Are we truly being "first fruits?"  After all, that's what the disciples essentially were in this moment.  They were the first of the harvest, presented as an offering by Jesus himself, and because of their very public offering, the harvest was begun in earnest.  Do we see ourselves this way?  Or do we see our church as "our church," meant to fulfill our needs, and be done exactly as we would have it done?

Are we proclaiming the Gospel?  There's an old adage attributed to St. Francis that states, "Preach the Gospel at all times and if necessary use words."  It gets a lot of mileage because most Christians like the idea of not ever really having to say anything to anyone about what they believe.  Incidentally, most Christians don't really preach the Gospel with their lives, either.  Are we speaking the truth as well as living it?

In just a few months I will celebrate my fifth anniversary as pastor of First Presbyterian Church of Eustis.  It's been an amazing five years.  If you had told me then that our church would be as vibrant, growing, outward focused and excited as it is right now---I would have never believed you.  It was a dream that became a reality by the power and grace of God.

We determined some time ago that God was calling us to be a church that did church differently.  We weren't called to be a country club.  We weren't called to exist only for ourselves.  We had a great history and fascinating past, but we weren't being called to live there.  We knew that God was calling us to be a church full of people who "know and show Jesus."

Because when you know Jesus, you want to show Jesus.  It's that simple.

And because of this, we worship every week by giving God everything we have in joy, reverence and passion.  We pray with the kind of hope that comes from knowing that God hears and answers prayer.  We seek to grow in our faith by reading, teaching and proclaiming the word of God on Sunday mornings, in classes and small groups for all ages.  We love on one another and the world around us in the ways we care for each other, nurture one another and walk with one another even through the valley of the shadow of death.  We serve our God and the world by acts of compassion and mercy---feeding the hungry, clothing the naked, reaching out to the lost, lonely and forgotten.

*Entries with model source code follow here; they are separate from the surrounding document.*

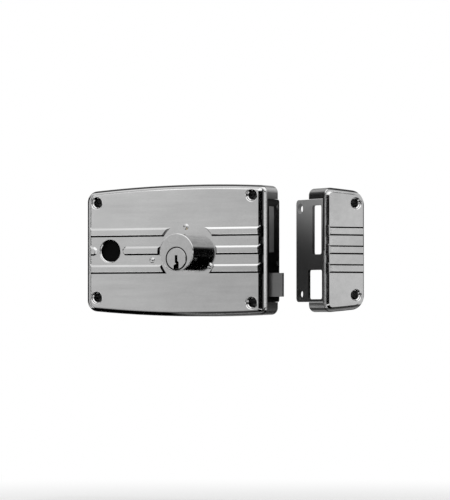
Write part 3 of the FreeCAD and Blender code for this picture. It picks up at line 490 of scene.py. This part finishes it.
def turned_nickel(name, centre_z, ring_pitch):
    """Satin nickel with lathe rings about a centre on the face."""
    paint = Paint(name, metallic=1.0)
    x, y, z = paint.axes()
    rings = (paint.length(x, z - centre_z) * (2 * math.pi / ring_pitch)).sine()
    streaks = paint.noise(*AXIS_STREAKS)
    spots = paint.noise(*SPOTS)
    side = y.step(*FACE_EDGE)
    # Painted shade in the gap round the plug
    clean_and_unshaded = (paint.length(x, z + PLUG_DROP) - PLUG_EDGE).absolute().step(*PLUG_GAP_SHADE)
    clean_and_unshaded = clean_and_unshaded * (1 - side * (SIDE_DIRT + streaks * SIDE_STREAK_DIRT))
    # Painted shade under the side
    clean_and_unshaded = clean_and_unshaded * (1 - side * (1 - z.step(*UNDERSIDE)) * UNDERSIDE_SHADE)
    tone = (SATIN_TONE + streaks * SATIN_STREAK_TONE + spots * SATIN_SPOT_TONE) * clean_and_unshaded
    height = rings * RING_HEIGHT + streaks * AXIS_STREAK_HEIGHT + spots * SPOT_HEIGHT
    return paint.feed(base_color=paint.mix(tone, grey(0.0), grey(BRIGHTEST)),
                      roughness=SATIN_ROUGHNESS + spots * SPOT_ROUGHNESS,
                      normal=paint.bump(height, SATIN_STRENGTH, FINE))


barrel_nickel = turned_nickel("barrel_nickel", 0.0, BARREL_RINGS)
plug_nickel = turned_nickel("plug_nickel", -PLUG_DROP, PLUG_RINGS)
print("turned nickel for", barrel_nickel.name, "and", plug_nickel.name)

# %% [markdown]
# Steels, zinc and brass
#
# The forend is nearly black, and the bolts are paler and duller. All have grinding marks along their length.
# The parts inside are zinc plated, and the pins and the cam are brass. One function makes them all, because
# they differ only in tone, gloss and the way that the marks run.

# %% Plain metals
ALONG_X = (0.05, 1, 1)
ALONG_Z = (1, 1, 0.05)
NO_GRAIN = (1, 1, 1)
MARK_SCALE = 500
ZINC_SCALE = 300
MARK_DETAIL = 3
MARK_ROUGHNESS = 0.08
MARK_STRENGTH = 0.12
PATCHES = (45, 2)
PATCH_ROUGHNESS = 0.12


def ground_metal(name, low, high, gloss, stretch, scale=MARK_SCALE):
    """Metal between two colours, with marks that run along the axis whose factor in stretch is small."""
    paint = Paint(name, metallic=1.0)
    marks = paint.noise(scale, MARK_DETAIL, stretch)
    patches = paint.noise(*PATCHES)
    rough = gloss + (patches - MIDDLE) * PATCH_ROUGHNESS + (marks - MIDDLE) * MARK_ROUGHNESS
    return paint.feed(base_color=paint.mix(marks * 0.5 + patches * 0.5, low, high), roughness=rough,
                      normal=paint.bump(marks, MARK_STRENGTH, FINE))


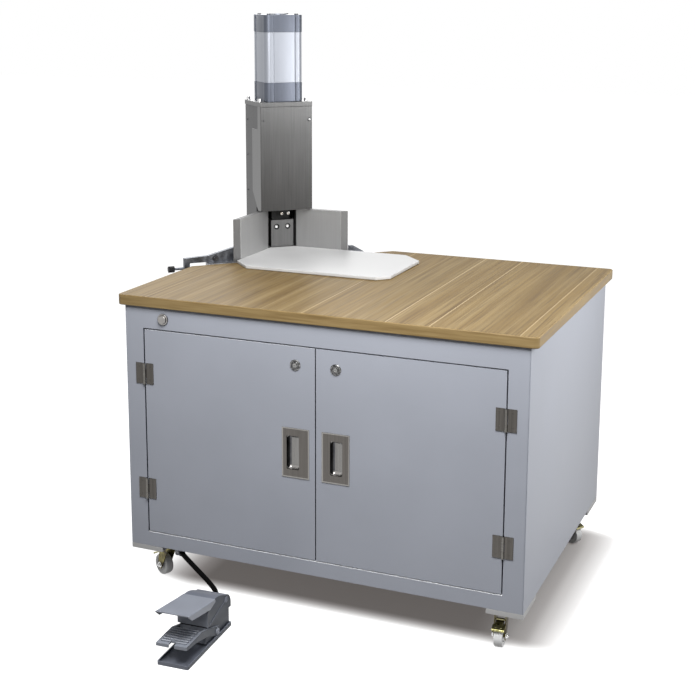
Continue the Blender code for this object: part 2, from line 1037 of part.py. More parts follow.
def arc_strip(inner, outer, spare):
    """The blade's outline from above, tangent to both fence lines, in the press frame."""
    middle = blade_arc * sqrt(2)
    start = pi / 4 - spare
    end = 3 * pi / 4 + spare
    turns = [start + (end - start) * i / blade_steps for i in range(blade_steps + 1)]
    near = [(inner * cos(turn), inner * sin(turn) - middle) for turn in turns]
    away = [(outer * cos(turn), outer * sin(turn) - middle) for turn in reversed(turns)]
    return near + away


def ram(axis, press_offset, finish):
    made = block(
        "ram",
        (-ram_top_half, -ram_top_front, up(ram_top_low)),
        (ram_top_half, ram_top_back, up(ram_top_high)),
    )
    neck = block(
        "neck",
        (-ram_neck_half, -ram_neck_front, up(ram_block_high) - bed_sink),
        (ram_neck_half, ram_neck_back, up(ram_top_low) + bed_sink),
    )
    join(made, neck)
    holder = block(
        "holder",
        (-ram_block_half, -ram_block_front, up(ram_block_low)),
        (ram_block_half, ram_block_back, up(ram_block_high)),
    )
    join(made, holder)
    strip = arc_strip(blade_arc - slot_clear, blade_arc + blade_thick + slot_clear, slot_turn)
    cut(made, upright("blade_slot", strip, up(ram_block_low) - reach, up(blade_high) + slot_clear))
    for hand in (-1, 1):
        bore = rod_y(
            "bore", (hand * screw_across, up(screw_z)), screw_bore, -ram_block_front - screw_depth,
            -ram_block_front + screw_depth, small_steps,
        )
        cut(made, bore)
    return put(made, "ram", axis, finish, press_offset)


def blade_and_die(axis, press, press_offset, finish):
    strip = arc_strip(blade_arc, blade_arc + blade_thick, 0)
    blade = smooth(upright("blade", strip, up(blade_low), up(blade_high)))
    put(blade, "corner_blade", axis, finish, press_offset)
    low = up(gap)
    die = block("die", (-die_half, -die_front, low), (die_half, die_back, low + die_thick))
    groove = arc_strip(blade_arc - slot_clear, blade_arc + blade_thick + slot_clear, slot_turn)
    cut(die, upright("groove", groove, low + die_thick - die_slot_depth, low + reach))
    put(die, "lower_die", press, finish)


# Fences and plate: local x runs to the right and local y to the back, from the apex
def fences(corner, finish):
    near = fence_near * sqrt(2)
    low = up(gap)
    left = [
        (0, -near),
        (-fence_thick, -near + fence_thick),
        (-fence_thick, -fence_left - fence_thick),
        (0, -fence_left),
    ]
    put(upright("left", left, low, up(fence_high)), "left_fence", corner, finish)
    right = [
        (near, 0),
        (fence_right, 0),
        (fence_right + fence_thick, fence_thick),
        (near - fence_thick, fence_thick),
    ]
    put(upright("right", right, low, up(fence_high)), "right_fence", corner, finish)


def cutting_plate(corner, finish):
    left = plate_off
    back = -plate_off
    right = left + plate_long
    front = back - plate_wide
    outline = [
        (left, back - plate_cut_near),
        (left + plate_cut_near, back),
        (right - plate_cut_right, back),
        (right, back - plate_cut_right),
        (right, front + plate_cut_front),
        (right - plate_cut_front, front),
        (left + plate_cut_left, front),
        (left, front + plate_cut_left),
    ]
    low = up(gap)
    return put(upright("plate", outline, low, low + plate_thick), "cutting_plate", corner, finish)


# Foot pedal: local x runs across and local y from the toe to the rear
def pedal_base(pedal, finish):
    made = block("base", (-pedal_half, 0, 0), (pedal_half, pedal_long, pedal_rim))
    inner = pedal_half - pedal_wall
    pocket = block(
        "pocket", (-inner, pedal_wall, pedal_floor), (inner, pedal_long - pedal_wall, pedal_rim + reach)
    )
    cut(made, pocket)
    tab = block(
        "tab",
        (-pedal_tab_half, pedal_long - pedal_wall / 2, 0),
        (pedal_tab_half, pedal_tab, pedal_rim - pedal_wall),
    )
    join(made, tab)
    hole_y = (pedal_long + pedal_tab) / 2
    cut(made, rod_z("tab_hole", (0, hole_y), pedal_tab_bore, -reach, reach, small_steps))
    for hand in (-1, 1):
        low = min(hand * lug_inner, hand * (lug_inner + lug_thick))
        lug = block(
            "lug",
            (low, pivot_s - lug_half, pedal_floor / 2),
            (low + lug_thick, pivot_s + lug_half, lug_top),
        )
        join(made, lug)
    end = lug_inner + lug_half
    cut(made, rod_x("pivot_hole", (pivot_s, pivot_z), pivot_bore, -end, end, small_steps))
    return put(made, "pedal_base", pedal, finish)


def arch(front, crest, rear, back, steps):
    """A line from front over the crest to the rear and down to the back, rounded between."""
    points = []
    for i in range(steps + 1):
        share = i / steps
        s = front[0] + (crest[0] - front[0]) * share
        z = front[1] + (crest[1] - front[1]) * sin(share * pi / 2)
        points.append((s, z))
    for i in range(1, steps + 1):
        share = i / steps
        s = crest[0] + (rear[0] - crest[0]) * share
        z = rear[1] + (crest[1] - rear[1]) * cos(share * pi / 2)
        points.append((s, z))
    for i in range(1, steps + 1):
        turn = pi / 2 * i / steps
        s = rear[0] + (back[0] - rear[0]) * sin(turn)
        points.append((s, back[1] + (rear[1] - back[1]) * cos(turn)))
    return points


def pedal_housing(pedal, finish):
    steps = house_arch_steps
    top = arch(
        (house_front, house_front_z), (house_crest_s, house_crest_z), (house_rear_s, house_rear_z),
        (house_back_s, house_back_z), steps,
    )
    outline = [(house_back_s, house_low), (house_front, house_low)] + top
    made = smooth(across("housing", outline, -house_half, house_half))
    inset = house_wall
    under = arch(
        (house_front + inset, house_front_z - inset), (house_crest_s, house_crest_z - inset),
        (house_rear_s, house_rear_z - inset), (house_back_s - inset, house_back_z), steps,
    )
    inside = [(house_back_s - inset, -reach), (house_front + inset, -reach)] + under
    inner = house_half - inset
    cut(made, across("inside", inside, -inner, inner))
    mouth = block(
        "mouth", (-inner, house_front - reach, -reach), (inner, house_front + inset * 2, house_mouth_z)
    )
    cut(made, mouth)
    root = house_back_s - inset / 2
    end = house_back_s + gland_out
    join(made, rod_y("gland", (gland_w, gland_z), gland_radius, root, end, small_steps))
    return put(made, "pedal_housing", pedal, finish)


def treadle(pedal, finish):
    pivot = empty("treadle_axis", pedal, (0, pivot_s, pivot_z))
    toe = (treadle_toe_s - pivot_s, treadle_toe_z - pivot_z)
    rear = (treadle_rear_s - pivot_s, treadle_rear_z - pivot_z)
    plate_side = [
        toe,
        rear,
        (rear[0], rear[1] - treadle_thick),
        (toe[0], toe[1] - treadle_thick),
    ]
    made = across("treadle", plate_side, -treadle_half, treadle_half)
    for hand in (-1, 1):
        out = hand * (treadle_half + treadle_arm)
        near = hand * treadle_half - hand * treadle_arm / 2
        arm = [
            toe,
            rear,
            (treadle_eye, treadle_eye),
            (treadle_eye, -treadle_eye),
            (-treadle_eye * 2, -treadle_eye),
            (rear[0], rear[1] - treadle_arm_deep * 2),
            (toe[0], toe[1] - treadle_arm_deep / 2),
        ]
        join(made, across("arm", arm, min(out, near), max(out, near)))
    pin = treadle_half + treadle_arm / 2
    join(made, rod_x("pin", (0, 0), pivot_radius, -pin, pin, small_steps))
    rise = (rear[1] - toe[1]) / (rear[0] - toe[0])
    pitch = (rear[0] - toe[0] - rib_first - rib_last) / (rib_count - 1)
    for i in range(rib_count):
        y = toe[0] + rib_first + i * pitch
        z = toe[1] + rise * (y - toe[0])
        rib = block(
            "rib",
            (-treadle_half + rib_side, y, z - treadle_thick / 2),
            (treadle_half - rib_side, y + rib_thick, z + rib_high),
        )
        join(made, rib)
    notch = block(
        "notch",
        (-treadle_notch_half, toe[0] - reach, toe[1] - reach),
        (treadle_notch_half, toe[0] + treadle_notch_deep, toe[1] + reach),
    )
    cut(made, notch)
    return put(made, "pedal_treadle", pivot, finish)


def pedal_guard(pedal, finish):
    outline = [
        (hood_front_s, hood_front_z),
        (hood_rear_s, hood_rear_z),
        (hood_foot_s, hood_foot_z),
        (hood_foot_s, hood_foot_z - hood_foot_skirt),
        (hood_rear_s, hood_rear_z - hood_skirt),
        (hood_skirt_front + hood_front_s, hood_front_z - hood_skirt),
        (hood_front_s, hood_front_z - hood_thick),
    ]
    wide = hood_half + hood_thick + gap
    made = across("hood", outline, -wide, wide)
    front_z = hood_front_z - hood_thick + (hood_front_z - hood_rear_z) * reach / hood_rear_s
    inside = [
        (hood_front_s - reach, front_z),
        (hood_rear_s, hood_rear_z - hood_thick),
        (hood_foot_s, hood_foot_z - hood_thick),
        (hood_foot_s + reach, hood_foot_z - hood_thick),
        (hood_foot_s + reach, -reach),
        (hood_front_s - reach, -reach),
    ]
    cut(made, across("under", inside, -hood_half - gap, hood_half + gap))
    return put(made, "pedal_guard", pedal, finish)


# Hose
def hermite(start, start_pull, end, end_pull, share):
    a = 2 * share**3 - 3 * share**2 + 1
    b = share**3 - 2 * share**2 + share
    c = -2 * share**3 + 3 * share**2
    d = share**3 - share**2
    return start * a + start_pull * b + end * c + end_pull * d


def pedal_hose(parent, finish):
    turn = Matrix.Rotation(pedal_turn, 4, "Z")
    origin = Vector((pedal_x, pedal_y, 0))
    back = turn @ Vector((0, 1, 0))
    start = origin + turn @ Vector((gland_w, house_back_s + gland_out + gap, gland_z))
    aim = Vector((sin(elbow_turn), -cos(elbow_turn), 0))
    end = Vector((elbow_x, elbow_y, elbow_z)) + aim * (elbow_out + gap)
    low = start + back * hose_lead
    high = end + aim * hose_lead
    length = (high - low).length
    route = [start]
    for i in range(hose_points):
        share = i / (hose_points - 1)
        point = hermite(low, back * length, high, -aim * length, share)
        point.z -= hose_sag * sin(pi * share) ** 2
        route.append(point)
    route.append(end)
    curve = bpy.data.curves.new("hose", "CURVE")
    curve.dimensions = "3D"
    line = curve.splines.new("POLY")
    line.points.add(len(route) - 1)
    for knot, point in zip(line.points, route):
        knot.co = (*point, 1)
    curve.bevel_depth = hose_radius
    curve.bevel_resolution = 3
    curve.use_fill_caps = True
    made = bpy.data.objects.new("hose", curve)
    bpy.context.scene.collection.objects.link(made)
    return put(made, "pedal_hose", parent, finish)


def centre_on_footprint(machine, cords):
    """Moves the machine so that the middle of its footprint is at the origin."""
    bpy.context.view_layer.update()
    corners = []
    graph = bpy.context.evaluated_depsgraph_get()
    for item in bpy.data.objects:
        if item.type != "MESH" or item.hide_render or item in cords:
            continue
        solid = item.evaluated_get(graph)
        corners += [solid.matrix_world @ vert.co for vert in solid.to_mesh().vertices]
        solid.to_mesh_clear()
    xs = [corner.x for corner in corners]
    ys = [corner.y for corner in corners]
    machine.location = (-(min(xs) + max(xs)) / 2, -(min(ys) + max(ys)) / 2, 0)
    bpy.context.view_layer.update()


def build():
    clear_scene()
    blue = material("blue_grey_paint", (0.40, 0.43, 0.47), 0.4, 0.3)
    wood = material("oak_laminate", (0.42, 0.31, 0.18), 0.45, 0)
    steel = material("brushed_steel", (0.42, 0.41, 0.39), 0.35, 1)
    chrome = material("chrome", (0.7, 0.7, 0.7), 0.15, 1)
    dark = material("dark_steel", (0.2, 0.2, 0.21), 0.4, 1)
    cap_paint = material("cylinder_grey", (0.20, 0.23, 0.29), 0.4, 0.2)
    aluminium = material("aluminium", (0.68, 0.7, 0.73), 0.3, 1)
    zinc = material("yellow_zinc", (0.55, 0.52, 0.36), 0.35, 1)
    wheel = material("wheel_plastic", (0.75, 0.75, 0.72), 0.4, 0)
    white = material("white_plate", (0.72, 0.73, 0.73), 0.35, 0)
    pedal_paint = material("pedal_grey", (0.15, 0.17, 0.2), 0.5, 0)
    rubber = material("black_rubber", (0.02, 0.02, 0.02), 0.6, 0)
    machine = empty("machine", None, (0, 0, 0))
    front_frame(machine, blue)
    side_panels(machine, blue)
    back_panel(machine, blue)
    flat_pans(machine, blue)
    tabletop(machine, wood)
    for side in (-1, 1):
        hinge = door(machine, side, blue)
        hinges(machine, hinge, side, steel)
        pull(hinge, side, steel)
        cam_lock(hinge, side, chrome, dark)
    push_button(machine, chrome, steel)
    finishes = (zinc, wheel, steel)
    caster(machine, -1, -1, "front_left", radians(155), finishes)
    caster(machine, 1, -1, "front_right", radians(-86), finishes)
    caster(machine, 1, 1, "rear_right", radians(-30), finishes)
    caster(machine, -1, 1, "rear_left", radians(215), finishes)
    press = empty("press", machine, (apex_x, apex_y(), 0), pi / 4)
    press_bed(press, dark)
    press_column(press, steel)
    tower_cover(press, steel)
    tower_top(press, steel)
    axis = empty("cylinder_axis", press, (0, -axis_forward, 0))
    back_to_press = (0, axis_forward, 0)
    air_cylinder(axis, cap_paint, aluminium)
    piston_and_rod(axis, chrome)
    ram(axis, back_to_press, dark)
    blade_and_die(axis, press, back_to_press, steel)
    corner = empty("fence_corner", machine, (apex_x, apex_y(), 0))
    fences(corner, steel)
    cutting_plate(corner, white)
    pedal = empty("pedal", machine, (pedal_x, pedal_y, 0), pedal_turn)
    pedal_base(pedal, pedal_paint)
    pedal_housing(pedal, pedal_paint)
    treadle(pedal, pedal_paint)
    pedal_guard(pedal, pedal_paint)
    hose = pedal_hose(machine, rubber)
    centre_on_footprint(machine, [hose])


build()
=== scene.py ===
import json
from math import cos, pi, radians, sin

import bmesh
import bpy
from mathutils import Euler, Matrix, Vector


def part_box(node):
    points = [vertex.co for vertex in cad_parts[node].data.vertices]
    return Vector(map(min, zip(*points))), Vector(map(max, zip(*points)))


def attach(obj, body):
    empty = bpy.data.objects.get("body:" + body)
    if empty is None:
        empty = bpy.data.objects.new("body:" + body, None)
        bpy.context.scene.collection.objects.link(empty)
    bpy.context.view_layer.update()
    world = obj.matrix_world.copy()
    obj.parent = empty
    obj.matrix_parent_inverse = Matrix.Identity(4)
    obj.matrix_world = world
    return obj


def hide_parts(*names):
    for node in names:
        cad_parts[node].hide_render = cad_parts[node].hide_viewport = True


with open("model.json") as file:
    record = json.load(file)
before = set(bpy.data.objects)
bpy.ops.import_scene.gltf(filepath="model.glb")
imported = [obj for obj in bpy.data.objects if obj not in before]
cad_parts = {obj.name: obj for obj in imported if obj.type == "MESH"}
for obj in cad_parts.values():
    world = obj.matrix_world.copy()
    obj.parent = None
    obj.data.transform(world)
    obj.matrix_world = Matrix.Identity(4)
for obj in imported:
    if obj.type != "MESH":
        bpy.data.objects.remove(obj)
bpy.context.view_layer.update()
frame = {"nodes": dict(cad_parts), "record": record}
nodes = frame["nodes"]
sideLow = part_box("left_side_panel")[0]
corner = Vector((sideLow.x, sideLow.y, 0))  # the cabinet's front left corner on the floor
clearance = 0.0003  # between pieces that touch
overrun = 0.01  # how far a cutter runs past what it cuts
mergeGap = 0.00001  # points closer than this become one
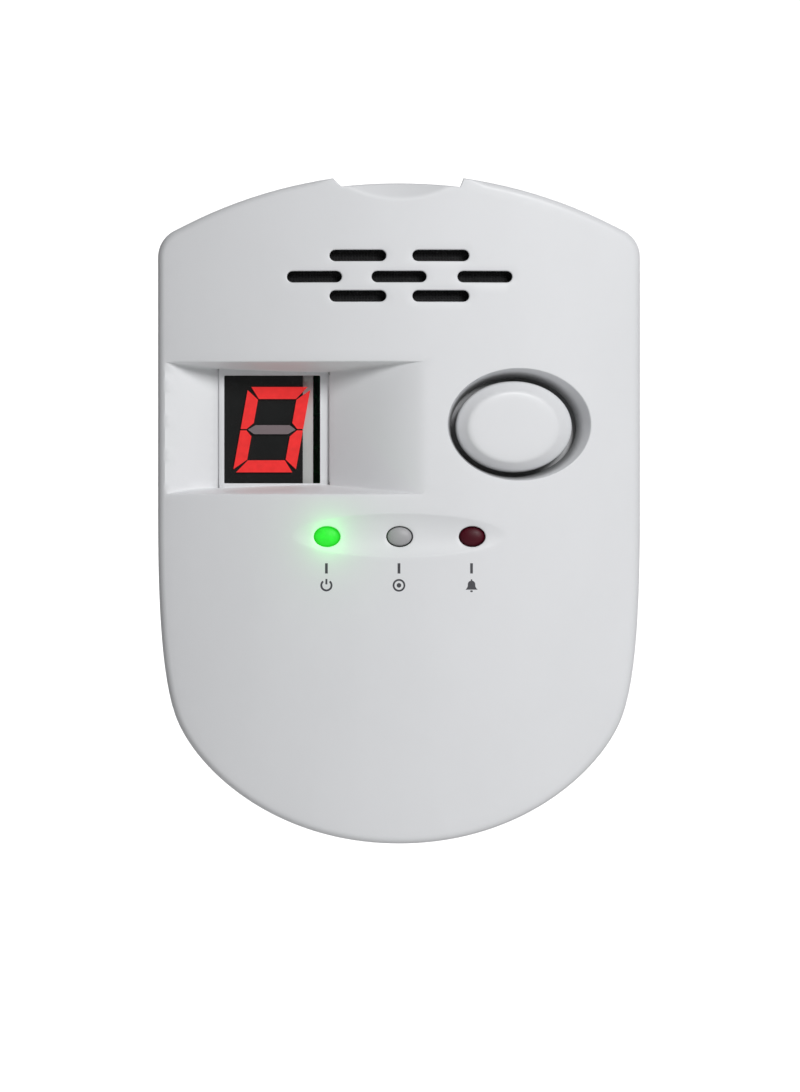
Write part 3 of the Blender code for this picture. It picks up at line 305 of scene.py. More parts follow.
def scoop_drop(x, z):
    """How far a big round cutter, leaning back from the foot of the scoop, is below the crown."""
    if abs(x) > 0.0125 or z < 0.048:
        return 0.0
    run = Vector((0, SCOOP_DEPTH, SCOOP_TOP_Z - SCOOP_FOOT_Z)).normalized()
    away = SCOOP_RADIUS - math.sqrt(SCOOP_RADIUS**2 - x**2)
    along = (z - SCOOP_FOOT_Z - run.y * away) / run.z
    y = APEX_Y + run.y * along - run.z * away
    return eased(y - crown(x), 0.00015)


def front_surface(x, z, drop=0.0):
    """y of the finished front at (x, z). drop is how much lower a rounded edge is there."""
    y = crown(x) + dish_drop(x, z) + lamp_dish_drop(x, z) + scoop_drop(x, z) + drop
    if RECESS_FOOT_Z < z < RECESS_TOP_Z and FLOOR[0, 0] < x < FLOOR[-1, 0]:
        y = max(y, recess_floor(x))
    return y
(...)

This is what we do because this is who we are.  We are the Church.  We are not part of an institution.  We are not our buildings.  We are not stuck within the four walls of this sanctuary afraid to go outside because the Spirit has arrived in this place, breathed the breath of life into us, anointed us by fire and sent us out into the world to be part of the Movement of Jesus Christ.

The Movement of the Church is part of God's big story of Redemption, my brothers and sisters, and we are part of that story.

It's time to move.  It's who you are.